Growing up in the regional NSW town of Nowra in the 90’s, Chun says he was “always uneasy with Australian national identity, and with the culture of white Australian males in particular. Not to see the historical architecture of that privilege – it takes willful blindness.”
Speaking out has changed the way he interacts with the small town of Bermagui.
“Its such an important part of Australian mythology, this belief in safe, close-knit communities of tolerant, equable larrikins. Actually, that small-town civility is incredibly fragile. At the mildest provocation, these ‘good blokes’ will send death threats and smash your windows.”

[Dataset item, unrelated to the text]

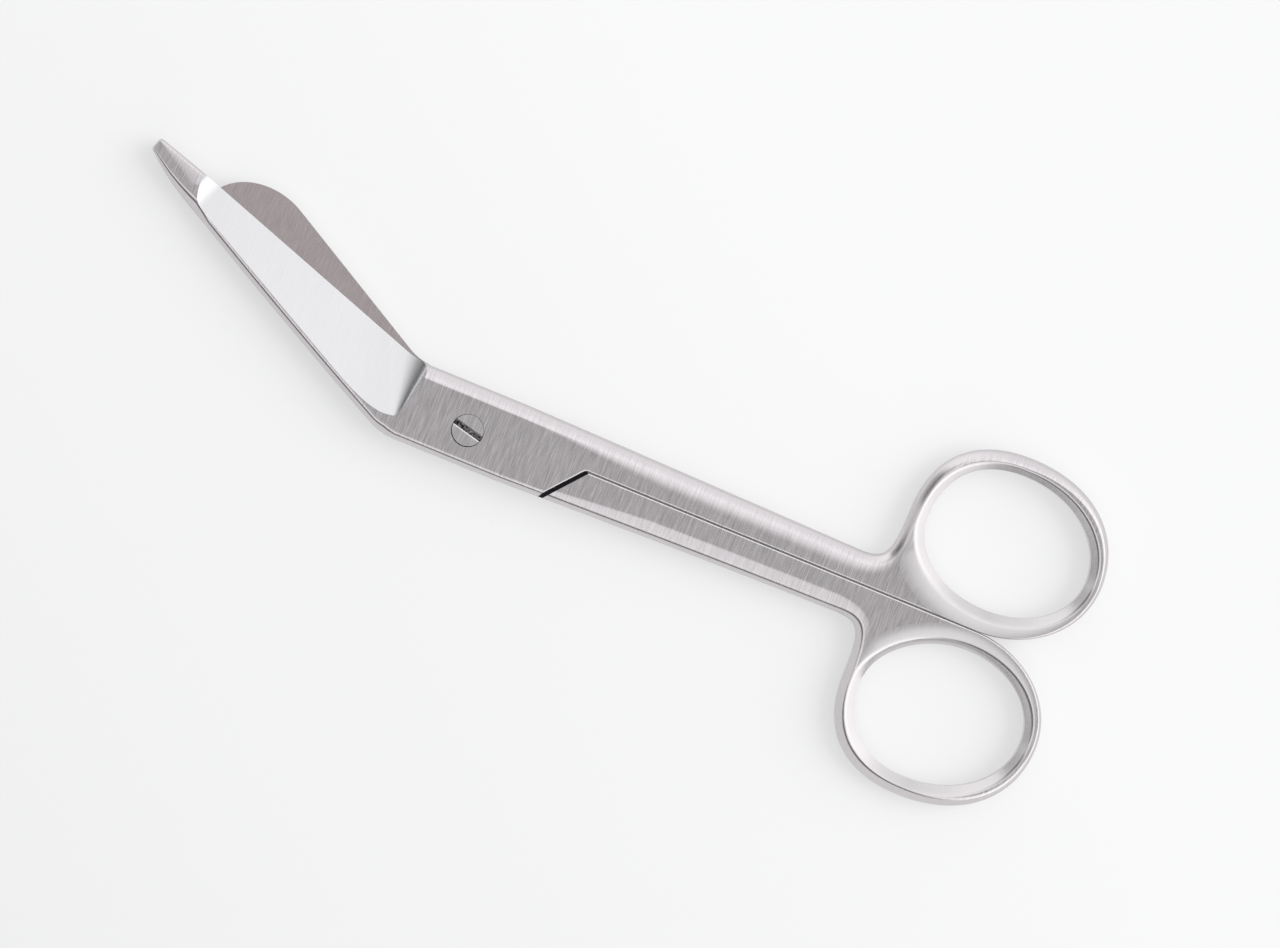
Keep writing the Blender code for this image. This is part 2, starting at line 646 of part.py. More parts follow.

While he speaks seriously about the effects of the media explosion which followed the events of Australia Day 2016 [“traumatic” and “disappointing”], Chun is upfront about the positives, “I was unexpectedly handed a national platform, and have since been working with some excellent individuals and organisations both here and overseas”.
The national conversation has progressed and it is hard to imagine now how outrageous it seemed to Australia Day three years ago, Chun says, adding that in his opinion Australia Day will soon become a regressive fringe celebration.
While a children’s book may seem at odds with the controversy which has surrounded Chun in the last few years, those who know him are not surprised.
Chun’s research masters thesis, through the National Art School and Wollongong University, focused on children’s art production and storytelling. Earlier this week, he returned from a 2-month tenure as artist in residence in Taipei, where he collaborated with his 7-year-old son on work for an international art festival.
“I’m really interested in the picture book as a form”, Chun says.
“In contrast to my gallery exhibitions, it brings an object of art into the home. A picture book is an intimate, tactile thing.”
Flipping through ‘Australian Birds‘, Chun says he was referencing human portraiture in the way he chose to frame each creature, focusing not on a species but on the engaging character of the individual bird.
“You know which one is my favourite?” he asks and points to a squat tawny frogmouth, the least showy of all the birds in the book, but animated in its plainness.
Creativity has been something certain for Chun throughout his life. “I studied theatre initially,” he says “but then I realised if I followed that path I would have to cooperate with people.” Chun throws back his head and laughs, heartily, at himself.
“Drawing I can do alone, with creative autonomy. Although, making a picture book is a collaborative process, and working with my publisher on this has been a delight. So, it seems I’m capable of cooperation under the right circumstances.”
A second book with Little Hare is in the works for Chun in 2019. Matt Chun’s book, ‘Australian Birds‘ is available in bookshops nationally.